In this tutorial we will illustrate how to fit the surrogate model to SPR data to estimate $k_{\text{on}}$, $k_{\text{off}}$, $k_{\text{on,b}}$ and the reach.

Setup

We begin by installing the packages we need in a clean environment:

using Pkg

# create a new environment for the surrogate constructions
Pkg.activate("fitting_env") 
Pkg.add(url="https://github.com/isaacsas/SPRFittingPaper2023.jl.git")

# load the library
using SPRFittingPaper2023

Estimating Best Fit Parameters to an SPR Dataset

We wil work with the same SPR dataset as in the Forward Model Simulation tutorial. As described in [1], our general approach will be to use the XNES optimizer from BlackBoxOptim.jl to minimize the difference between the SPR data and the surrogate's predicted SPR traces. XNES is a stochastic natural evolution optimizer that we have found often gives the best fits among many optimizer choices. We use this optimizer via Optimization.jl, which allows for the easy selection of different optimizer choices. As XNES is stochastic, we will run the parameter estimation process nfits times, and select parameters from the run with the minimal loss as our final estimates.

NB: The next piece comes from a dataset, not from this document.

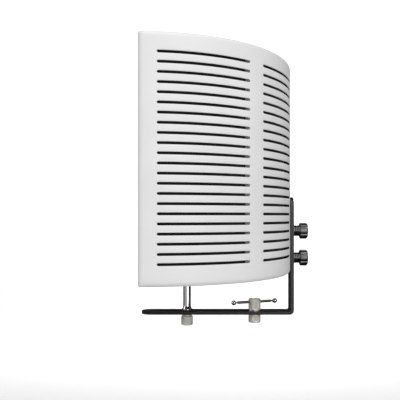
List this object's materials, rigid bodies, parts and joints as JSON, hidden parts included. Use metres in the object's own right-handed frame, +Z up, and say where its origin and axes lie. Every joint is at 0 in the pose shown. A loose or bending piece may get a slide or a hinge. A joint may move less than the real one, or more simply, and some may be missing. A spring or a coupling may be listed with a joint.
{
  "type": "microphone isolation shield",
  "caption": "Half-round slotted steel shield lined with foam on an L-shaped flat-bar bracket, with thumb knobs, a microphone post and a T-bar stand clamp.",
  "frame": {"origin": "middle of the stand thread's mouth, at the foot of the stand socket", "axes": "+Z up along the stand, +X from the microphone towards the back of the shield"},
  "size_m": [0.252, 0.4216, 0.3855],
  "materials": {
    "white_paint": "satin white powder coat",
    "black_powder_coat": "satin black powder coat",
    "black_foam": "open-cell acoustic foam",
    "chrome": "polished chrome",
    "satin_nickel": "satin nickel plating",
    "black_chrome": "glossy black nickel plating",
    "zinc_steel": "zinc plated",
    "black_rubber": "matte"
  },
  "bodies": {
    "stand_socket": {"stand_socket": "satin_nickel", "clamp_stud": "zinc_steel"},
    "arm_washer": {"arm_washer": "zinc_steel"},
    "bracket": {"bracket": "black_powder_coat"},
    "clamp_washer": {"clamp_washer": "zinc_steel"},
    "clamp_nut": {"clamp_nut": "satin_nickel", "tommy_bar": "satin_nickel", "tommy_bar_balls": "chrome"},
    "mic_post": {"mic_post": "chrome", "mic_thread_tip": "satin_nickel", "post_flange": "chrome", "post_top_washer": "black_rubber"},
    "post_lower_washer": {"post_lower_washer": "black_rubber"},
    "post_nut": {"post_nut": "satin_nickel"},
    "shield": {"outer_shell": "white_paint", "left_channel": "white_paint", "right_channel": "white_paint", "back_channel": "white_paint", "acoustic_foam": "black_foam", "weld_nuts": "zinc_steel", "shield_pad": "black_rubber"},
    "knob_lower_washer": {"knob_lower_washer": "black_chrome"},
    "knob_lower": {"knob_lower_head": "black_chrome", "knob_lower_ferrule": "black_chrome", "knob_lower_screw": "zinc_steel"},
    "knob_upper_washer": {"knob_upper_washer": "black_chrome"},
    "knob_upper": {"knob_upper_head": "black_chrome", "knob_upper_ferrule": "black_chrome", "knob_upper_screw": "zinc_steel"}
  },
  "joints": [
    {"name": "swivel", "type": "hinge", "parent": "stand_socket", "child": "arm_washer", "pos_m": [0, 0, 0.013], "axis": [0, 0, 1], "continuous": true},
    {"name": "bracket_slide", "type": "slide", "parent": "arm_washer", "child": "bracket", "axis": [1, 0, 0], "range_m": [0, 0.03]},
    {"name": "clamp_nut_lift", "type": "slide", "parent": "stand_socket", "child": "clamp_washer", "axis": [0, 0, 1], "range_m": [0, 0.006]},
    {"name": "clamp_nut_turn", "type": "hinge", "parent": "clamp_washer", "child": "clamp_nut", "pos_m": [0, 0, 0.02], "axis": [0, 0, 1], "range_deg": [0, 1441]},
    {"name": "post_slide", "type": "slide", "parent": "bracket", "child": "mic_post", "axis": [1, 0, 0], "range_m": [-0.04, 0.01]},
    {"name": "post_nut_drop", "type": "slide", "parent": "mic_post", "child": "post_lower_washer", "axis": [0, 0, -1], "range_m": [0, 0.006]},
    {"name": "post_nut_turn", "type": "hinge", "parent": "post_lower_washer", "child": "post_nut", "pos_m": [-0.103, 0, 0.004], "axis": [0, 0, -1], "range_deg": [0, 1441]},
    {"name": "shield_height", "type": "slide", "parent": "bracket", "child": "shield", "axis": [0, 0, 1], "range_m": [-0.027, 0.037]},
    {"name": "knob_lower_travel", "type": "slide", "parent": "shield", "child": "knob_lower_washer", "axis": [1, 0, 0], "range_m": [0, 0.005]},
    {"name": "knob_lower_turn", "type": "hinge", "parent": "knob_lower_washer", "child": "knob_lower", "pos_m": [0.06, 0, 0.0985], "axis": [1, 0, 0], "range_deg": [0, 1441]},
    {"name": "knob_upper_travel", "type": "slide", "parent": "shield", "child": "knob_upper_washer", "axis": [1, 0, 0], "range_m": [0, 0.005]},
    {"name": "knob_upper_turn", "type": "hinge", "parent": "knob_upper_washer", "child": "knob_upper", "pos_m": [0.06, 0, 0.1395], "axis": [1, 0, 0], "range_deg": [0, 1441]}
  ],
  "couplings": [
    {"joint": "clamp_nut_turn", "follows": "clamp_nut_lift", "rad_per_m": 4188.8},
    {"joint": "post_nut_turn", "follows": "post_nut_drop", "rad_per_m": 4188.8},
    {"joint": "knob_lower_turn", "follows": "knob_lower_travel", "rad_per_m": 5026.5},
    {"joint": "knob_upper_turn", "follows": "knob_upper_travel", "rad_per_m": 5026.5}
  ]
}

We'll use the full surrogate from [1], which can be downloaded here.

We begin by defining some variables related to the fitting process:

nfits = 100    # how many fits to run and then take the minimum over
nsims = 250    # number of simulations to average when plotting
logCP_optrange = (1.0, 5.0)  # allowable log-space range of CP values 

Next we set the location of the surrogate:

surfile = "PATH_TO_DOWNLOADED_SURROGATE.jld"

We now load the surrogate and SPR data:

# load the surrogate
surrogate = Surrogate(surfile)
sps = surrogate.surpars

# range of CP values to use
optpar_ranges = [logCP_optrange]

# load the aligned SPR data from input CSV file
datadir = joinpath(@__DIR__, "..", "..", "data")
aligned_data_fname = joinpath(datadir, "Data_FC4_10-05-22_Protein07_FD-11A_RBD-13.8_aligned.csv")
aligneddat = get_aligned_data(aligned_data_fname)

Finally, we now run the optimizer nfits times, taking as our parameter estimates the fit with the mimimal loss:

optsol, best_pars = fit_spr_data(surrogate, aligneddat, optpar_ranges)
for i in 2:nfits
    optsol_new, best_pars_new = fit_spr_data(surrogate, aligneddat, optpar_ranges)
    if optsol_new.minimum < optsol.minimum
        optsol = optsol_new
        best_pars = best_pars_new
    end
end

We find the best fit parameters, [kon, koff, konb, reach, CP], are

best_pars = [5.2859956892261876e-5, 0.04086857480653136, 0.7801815024260655, 31.898843844047246, 128.56923492479402]

We can now plot (and output) a figure comparing our fits to the SPR data

# number of simulations to average over in making the plot
simpars.nsims = nsims

# save a figure showing the fit to the SPR data
OUTDIR = tempdir()
figfile = joinpath(OUTDIR, "fit_curves.png")
visualisefit(optsol, aligneddat, surrogate, simpars, figfile)

Which gives

spr_fit

Here the SPR data is shown in black, and the average predicted responses from forward simulations using the best fit parameters in color. Finally, we can save a spreadsheet with our fits and parameter estimates via

curvefile = joinpath(OUTDIR, "parameters.xlsx")
savefit(optsol, aligneddat, surrogate, simpars, curvefile)

For this example the file here shows the resulting Excel spreadsheet. Note that the second sheet within it shows the parameter estimates.

General Workflow

A more detailed workflow that processes multiple SPR inputs, includes monovalent fits, and systematically writes output files for each fit can be downloaded here. This file contains three sub-folders:

  1. Experiments contains a set of CSVs corresponding to processed SPR experiments that have been prepared for fitting.
  2. Code contains a file "readme.md" with instructions on how to use/modify the included "ParameterFitting_Example.jl" script to fit a collection of experiments.
  3. Surrogates is where you should place the downloaded surrogate from the manuscript, which is available here (or place whatever surrogate you wish to use).

Bibliography

  1. A. Huhn, D. Nissley, ..., C. M. Deane, S. A. Isaacson, and O. Dushek, Analysis of emergent bivalent antibody binding identifies the molecular reach as a critical determinant of SARS-CoV-2 neutralisation potency, in review, available on bioRxiv (2024).